To allow for decommissioning before 2033, OPPD will add to its decommissioning fund annually. The district expects to be able to cover the remaining costs without raising the existing rates.

GLW

Quote from: x6655 on Jun 16, 2016, 05:35
SAFSTOR and DECON are the primary two decommissioning options the nuclear industry has implemented. OPPD will use the SAFSTOR method, which will provide both regulatory and financial flexibility as the plant is decommissioned. Both options have a similar path during the next five years. Read more about this process on OPPD's The Wire and at NRC.gov.

The cost to decommission FCS is estimated at approximately $1.2 billion. As of the end of May 2016, OPPD has approximately $388 million in total available decommissioning funds, and was pacing toward full funding for a 2033 decommission date.

To allow for decommissioning before 2033, OPPD will add to its decommissioning fund annually. The district expects to be able to cover the remaining costs without raising the existing rates.

thanks for the peer check,... 8)   

http://www.nrc.gov/reading-rm/doc-collections/cfr/part050/part050-0075.html#N_1_5075

been there, dun that,... the doormat to hell does not read "welcome", the doormat to hell reads "it's just business"

Rennhack


GLW

Quote from: Rennhack on Jun 16, 2016, 06:53
Another one bites the dust.

really need to be able to adjust the size on these youtube links,...

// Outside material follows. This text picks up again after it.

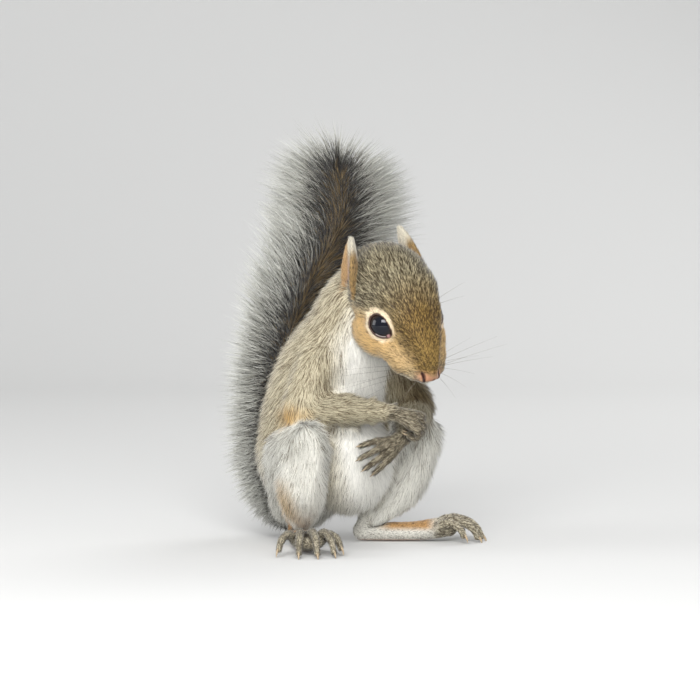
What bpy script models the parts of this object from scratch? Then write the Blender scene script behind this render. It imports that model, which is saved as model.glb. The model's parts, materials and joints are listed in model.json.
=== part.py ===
"""A young grey squirrel sitting upright with its hands at its chest, as a still, life-size model.

The animal faces -Y with its left side towards +X, and stands on the floor at Z = 0. Each named part of the
body is one closed solid that reaches out to the tips of the coat. Sizes are in millimetres and become metres
when a mesh is made.
"""

import math

import bmesh
import bpy
import numpy as np
from mathutils import Matrix, Vector

MM = 0.001
PART_GAP = 0.3  # clear space between two parts that meet
SIDES = (("left", 1.0), ("right", -1.0))

# The head's own frame: its origin lies midway between the eyes.
HEAD_ORIGIN = (3.0, -40.4, 97.8)
HEAD_TURN = 5.0  # degrees towards its right
HEAD_NOD = 29.0  # degrees down
HEAD_TILT = 12.0  # degrees, left side up

EYEBALL_RADIUS = 6.6
EYE_CENTRE = (9.9, -0.4, -1.9)
EYE_LOOK = (0.93, -0.30, 0.20)  # the way the left eye faces

COAT = {
    "grizzled": ((0.36, 0.30, 0.21), 0.8),
    "pale_grey": ((0.58, 0.57, 0.53), 0.8),
    "tail": ((0.62, 0.61, 0.58), 0.8),
    "feet": ((0.50, 0.44, 0.33), 0.75),
    "ear": ((0.62, 0.47, 0.32), 0.75),
    "eye": ((0.012, 0.012, 0.016), 0.06),
}


def smooth_path(rows, steps):
    """Rows of numbers read along a smooth curve through all of them, with this many steps between two rows."""
    rows = np.array(rows, float)
    ends = np.vstack([2 * rows[0] - rows[1], rows, 2 * rows[-1] - rows[-2]])
    found = []
    for before, start, end, after in zip(ends, ends[1:], ends[2:], ends[3:]):
        for t in np.arange(steps) / steps:
            bend = (2 * before - 5 * start + 4 * end - after) * t**2
            twist = (3 * start - before - 3 * end + after) * t**3
            found.append(start + 0.5 * ((end - before) * t + bend + twist))
    found.append(rows[-1])
    return np.array(found)


def object_from(name, points, faces):
    mesh = bpy.data.meshes.new(name)
    mesh.from_pydata([tuple(p) for p in np.array(points) * MM], [], faces)
    made = bpy.data.objects.new(name, mesh)
    bpy.context.scene.collection.objects.link(made)
    tidy = bmesh.new()
    tidy.from_mesh(mesh)
    bmesh.ops.recalc_face_normals(tidy, faces=tidy.faces)
    tidy.to_mesh(mesh)
    tidy.free()
    return made


def tube(stations, across, sides=20, steps=4, round_start=1.0, round_end=1.0):
    """A closed tube with oval sections. A station is x, y, z, half width, half depth and, where the tube is
    twisted, the turn of its width about Z in degrees. The width lies along the direction across. The ends
    are domes whose height is a share of the half depth."""
    rows = smooth_path(stations, steps)
    centres, halves = rows[:, :3], np.maximum(rows[:, 3:5], 0.2)
    turns = np.radians(rows[:, 5]) if rows.shape[1] > 5 else np.zeros(len(rows))
    runs = np.gradient(centres, axis=0)
    runs /= np.linalg.norm(runs, axis=1)[:, None]
    rings = []

    def ring(centre, run, half, shrink, turned):
        width_line = np.array(Matrix.Rotation(turned, 3, "Z") @ Vector(across))
        wide = width_line - np.dot(width_line, run) * run
        wide /= np.linalg.norm(wide)
        deep = np.cross(run, wide)
        turn = np.linspace(0, 2 * math.pi, sides, endpoint=False)[:, None]
        width, depth = half * shrink
        return centre + wide * width * np.cos(turn) + deep * depth * np.sin(turn)

    domes = (math.radians(66), math.radians(38))
    start, end = runs[0] * halves[0].min() * round_start, runs[-1] * halves[-1].min() * round_end
    for lean in domes:
        back = centres[0] - start * math.sin(lean)
        rings.append(ring(back, runs[0], halves[0], math.cos(lean), turns[0]))
    for centre, run, half, turned in zip(centres, runs, halves, turns):
        rings.append(ring(centre, run, half, 1.0, turned))
    for lean in reversed(domes):
        ahead = centres[-1] + end * math.sin(lean)
        rings.append(ring(ahead, runs[-1], halves[-1], math.cos(lean), turns[-1]))
    points = np.vstack([*rings, centres[0] - start, centres[-1] + end])
    count = len(rings)
    faces = []
    for i in range(count - 1):
        for j in range(sides):
            k = (j + 1) % sides
            faces.append((i * sides + j, i * sides + k, (i + 1) * sides + k, (i + 1) * sides + j))
    first, last = count * sides, count * sides + 1
    for j in range(sides):
        k = (j + 1) % sides
        faces.append((first, k, j))
        faces.append((last, (count - 1) * sides + j, (count - 1) * sides + k))
    return object_from("tube", points, faces)


def ball(centre, radii, tilt=0.0):
    """An oval ball. Tilt turns it about X, in degrees."""
    bpy.ops.mesh.primitive_uv_sphere_add(segments=28, ring_count=18, radius=1.0)
    made = bpy.context.object
    size = Matrix.Diagonal((*[r * MM for r in radii], 1.0))
    place = Matrix.Translation(Vector(centre) * MM)
    made.data.transform(place @ Matrix.Rotation(math.radians(tilt), 4, "X") @ size)
    return made


def finished(obj):
    """The object's mesh with its modifiers applied."""
    graph = bpy.context.evaluated_depsgraph_get()
    mesh = bpy.data.meshes.new_from_object(obj.evaluated_get(graph))
    obj.modifiers.clear()
    obj.data = mesh
    return obj


def joined(pieces):
    whole = bmesh.new()
    for piece in pieces:
        whole.from_mesh(piece.data)
    mesh = bpy.data.meshes.new("joined")
    whole.to_mesh(mesh)
    whole.free()
    for piece in pieces:
        bpy.data.objects.remove(piece)
    made = bpy.data.objects.new("joined", mesh)
    bpy.context.scene.collection.objects.link(made)
    return made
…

been there, dun that,... the doormat to hell does not read "welcome", the doormat to hell reads "it's just business"

hamsamich

It's funny you mention incident rates.  My stepmother needed an MRI and was sent TWICE to the wrong type of MRI generator for a shoulder issue (wrong type because she wears a pacemaker).  By her doctor.  Twice.  The people running the MRI caught it both times at the last minute (two different MRI places).  Wonder what happens when a Senior RP makes a mistake that costs someone an extra 100 mrem, let alone making a mistake that could possibly kill or maim them (which the wrong type of MRI can do to someone with a pacemaker).  Interesting world we live in.